Other messages outline the officials leading investigations into the “weaponization” group’s targets alongside Blanche’s deputies, including Emil Bove, who was among the attorneys alongside Blanche defending Trump in his criminal cases before he was tapped for a job at the Justice Department. Trump later nominated Bove to serve as a federal appeals court judge.
Christopher-James DeLorenz was tasked with investigating Jack Smith, the former special counsel who prosecuted the president for an alleged conspiracy to overturn election results and his alleged efforts to illegally retain classified documents at his Mar-a-Lago residence.
DeLorenz is a former law clerk for Florida District Judge Aileen Cannon, who presided over and ultimately dismissed the classified documents cases.
Kendra Wharton, another Blanche ally who previously worked on the president’s criminal defense team, was assigned to investigate allegations that federal prosecutors during Joe Biden’s administration worked with prosecutors in the Manhattan district attorney’s office.
Wharton later recused herself from the investigation and left the Justice Department in July 2025.
Jared Wise, a former FBI agent who joined riots at the Capitol on January 6, 2021, was tapped to lead an investigation into the alleged “targeting of whistleblowers.”

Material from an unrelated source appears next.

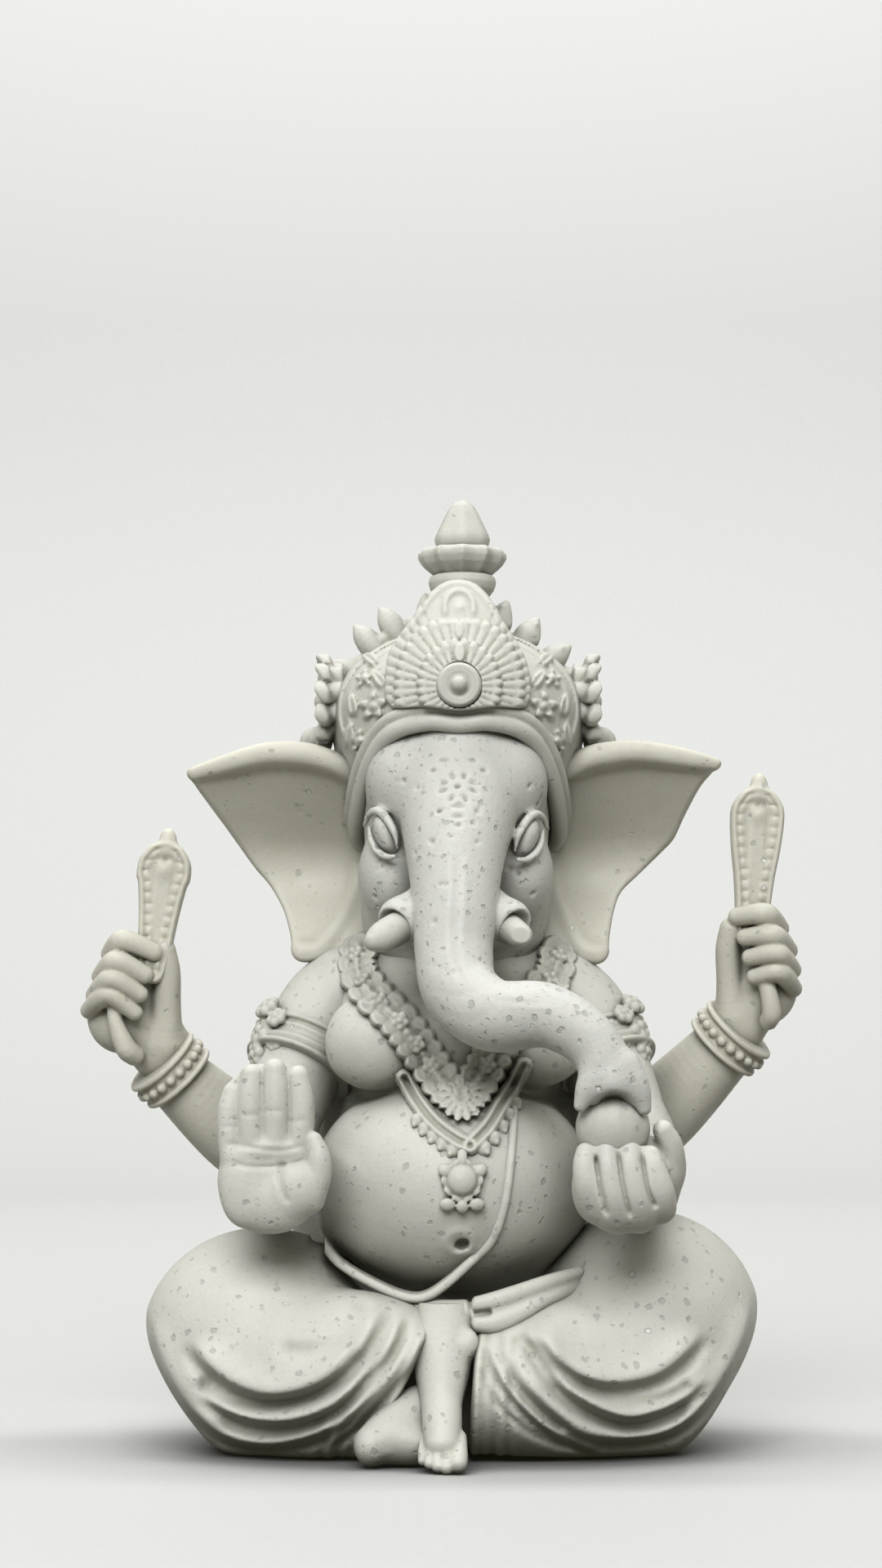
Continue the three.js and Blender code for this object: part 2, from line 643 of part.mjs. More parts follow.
// The mesh of a solid, with its own origin in the middle of its own box.
function meshOf(name, solid, tone) {
  const { numVert, numProp, vertProperties, triVerts } = solid.getMesh();
  const positions = new Float32Array(numVert * 3);
  for (let i = 0; i < numVert; i++) {
    positions.set(vertProperties.subarray(i * numProp, i * numProp + 3), i * 3);
  }
  const geometry = new THREE.BufferGeometry();
  geometry.setAttribute("position", new THREE.BufferAttribute(positions, 3));
  geometry.setIndex(new THREE.BufferAttribute(triVerts, 1));
  geometry.computeVertexNormals();
  geometry.computeBoundingBox();
  const middle = geometry.boundingBox.getCenter(new THREE.Vector3()).round();
  geometry.translate(-middle.x, -middle.y, -middle.z);
  const mesh = new THREE.Mesh(geometry, new THREE.MeshStandardMaterial({ color: TONES[tone], ...SHEEN }));
  mesh.name = name;
  mesh.position.copy(middle);
  return mesh;
}

const idol = new THREE.Group();
const groups = {};
const placed = [];
for (const [groupName, tone, name, shape] of PIECES) {
  let solid = shape(0);
  const box = solid.boundingBox();
  for (const grown of placed) {
    if (boxesMeet(box, grown.boundingBox())) solid = solid.subtract(grown);
  }
  if (!groups[groupName]) {
    groups[groupName] = new THREE.Group();
    idol.add(groups[groupName]);
  }
  groups[groupName].add(meshOf(name, largest(solid), tone));
  placed.push(shape(GLUE_GAP));
}

export default idol;
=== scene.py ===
import math

import bpy
import numpy as np
from mathutils import Euler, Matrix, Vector


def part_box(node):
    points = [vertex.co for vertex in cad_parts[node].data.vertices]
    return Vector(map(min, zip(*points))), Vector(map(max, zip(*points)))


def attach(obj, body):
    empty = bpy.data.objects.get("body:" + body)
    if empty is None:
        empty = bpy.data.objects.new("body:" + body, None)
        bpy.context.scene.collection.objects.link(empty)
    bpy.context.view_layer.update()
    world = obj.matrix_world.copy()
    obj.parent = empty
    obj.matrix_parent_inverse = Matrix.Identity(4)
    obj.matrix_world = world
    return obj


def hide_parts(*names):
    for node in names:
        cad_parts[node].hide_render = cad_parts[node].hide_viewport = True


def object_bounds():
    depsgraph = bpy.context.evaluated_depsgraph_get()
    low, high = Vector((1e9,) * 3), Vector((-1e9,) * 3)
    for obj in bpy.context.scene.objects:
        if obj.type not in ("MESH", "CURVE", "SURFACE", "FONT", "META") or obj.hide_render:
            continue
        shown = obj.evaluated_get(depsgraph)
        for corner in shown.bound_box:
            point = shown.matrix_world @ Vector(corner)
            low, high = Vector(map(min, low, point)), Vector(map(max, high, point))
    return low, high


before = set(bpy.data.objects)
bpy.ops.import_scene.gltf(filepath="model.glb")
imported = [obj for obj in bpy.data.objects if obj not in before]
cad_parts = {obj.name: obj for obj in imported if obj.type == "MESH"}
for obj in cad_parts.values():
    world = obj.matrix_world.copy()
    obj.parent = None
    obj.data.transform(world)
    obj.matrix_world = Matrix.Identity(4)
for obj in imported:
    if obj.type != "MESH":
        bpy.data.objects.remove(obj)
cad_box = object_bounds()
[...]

Wise was scheduled to go to trial for his actions surrounding the January 6 attack 10 days before Trump returned to the White House and issued sweeping pardons for virtually every person charged in connection with the assault.
Court records show that he admitted to urging rioters to “kill” law enforcement and faced six counts in connection with the riots. He berated police as “Nazis” and “Gestapo” and testified that he would be “morally justified” if he had assaulted them in defense of what he viewed as excessive force, filings show.
Last year, the Justice Department called him a “valued member” of the agency.”
He resigned earlier this year, writing on social media that he would “expose the abuses by the FBI and DOJ against January 6 defendants” from outside the government.
Martin, meanwhile, was handed control over two investigations: the prosecution of January 6 rioters and Biden’s use of an “autopen” to sign documents. Trump had demanded an investigation of his predecessor’s administration after claiming that the former president’s aides used “autopen” signatures to hide Biden’s “cognitive decline.”
The Justice Department has effectively wiped the convictions for the hundreds of people charged in connection with January 6, though investigators appear to have shelved the “autopen” probe.
“The American people deserve to know how Todd Blanche has used the extraordinary powers of the Justice Department to further the president’s ‘weaponization’ agenda. These records provide troubling insight,” American Oversight executive director Chioma Chukwu, said in a statement.
“Todd Blanche oversaw senior Justice Department officials pursuing politically charged investigations, convened recurring meetings of the so-called Weaponization Working Group, and committed departmental resources to advancing President Trump’s efforts targeting political opponents, election administration, and other high-profile vendettas,” Chukwu added.
“Senators should judge him not by his assurances at a confirmation hearing, but by the record he has already built — one that raises serious doubts about his ability to lead an independent Justice Department rather than use it to advance a dangerously partisan agenda.”
Blanche is among several former personal attorneys to the president who were rewarded with key roles in the administration after spending years defending the president through a minefield of legal challenges.
Blanche and Bove mounted Trump’s defense through his three criminal prosecutions, including during a weeks-long hush money trial in Manhattan that led to the first ever conviction of a president. Blanche was sworn into office as the Justice Department’s No. 2 official just weeks after appearing alongside Trump for his criminal sentencing.
Trump tapped Blanche for Attorney General after the president fired Pam Bondi earlier this year.
After his appointment as Acting Attorney General, Blanche signed off on a controversial Justice Department rule that blocks tax investigations into the president, his family and their companies.
He also helped launch what critics have called a “slush fund” for the president’s allies, which Blanche has testified is “not moving forward” after it was swatted down in court.
Blanche, who is already facing several ethics complaints in New York over alleged misconduct in office, was also reprimanded by a federal judge on Monday after he brokered a so-called “settlement” agreement that bails the president out of IRS investigations.